Trenton, N.J., Monday, January 13, 2014: At the very last moment, the NJ State Senate took up and passed Assembly Bill 3898 (an identical version of S2632, introduced by Senator Bob Smith at the beginning of 2013). In an associated statement, the Senate Budget and Appropriations Committee notes that “this bill provides a mechanism for the financing, by municipalities, of water conservation, storm shelter construction, and flood and hurricane resistance projects, and expands the “clean energy special assessment,” established in current law pursuant to P.L.2011, c.187 (N.J.S.A.40:56-1.4 et al.), into the “clean energy and storm resistance special assessment.”
The bill now heads to the Governor’s office for approval.
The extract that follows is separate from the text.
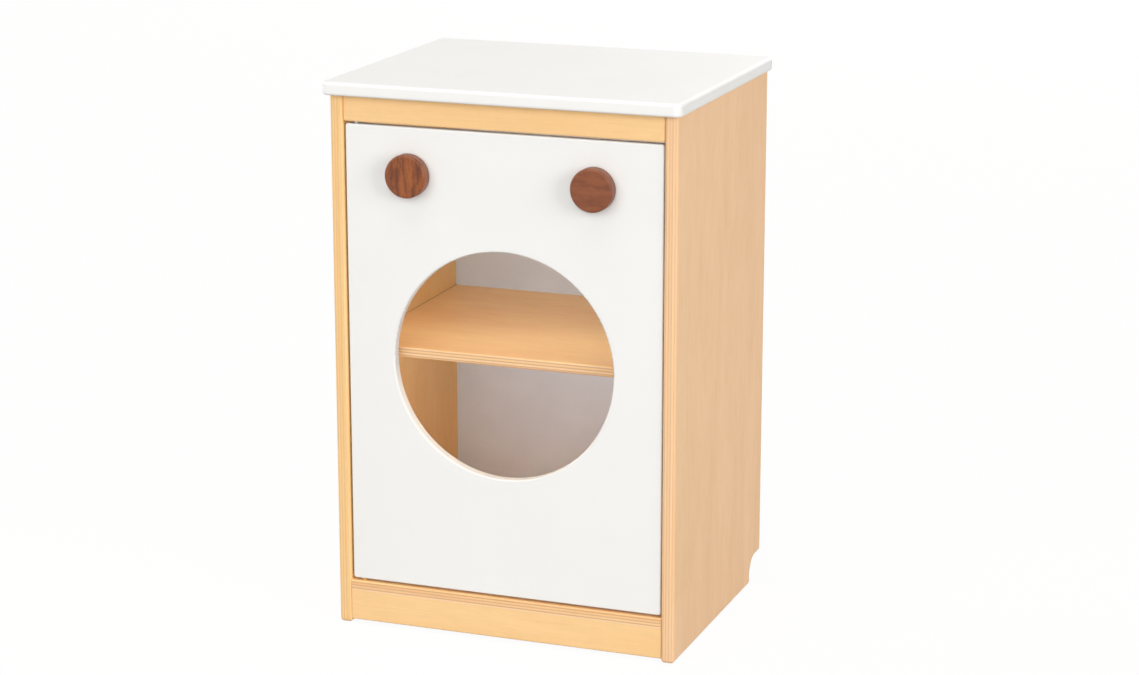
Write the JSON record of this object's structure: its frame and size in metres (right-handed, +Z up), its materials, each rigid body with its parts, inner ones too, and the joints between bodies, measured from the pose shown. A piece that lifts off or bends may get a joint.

In an article highlighted on NJSpotlight as part of an end-of-the-year series of reflections by former NJ governors, Governor Jim Florio writes:
A relatively new program — PACE, which stands for “Property Assessed Clean Energy” — has taken hold in places like Connecticut, California, and Florida and is literally funding thousands of necessary energy efficiency and green energy projects with private capital. And a project in Livingston, New Jersey, is now in its early stages.
The essence of a PACE program is its use of a municipal special property tax assessment to attach the financing to the property, not the owner. This assessment mechanism uses a municipal-government power, but does not cost the municipality a dime. Typically, these projects more than pay for themselves through energy savings, and they provide greater self-sufficiency and reliability, as well as more comfortable and more resilient buildings.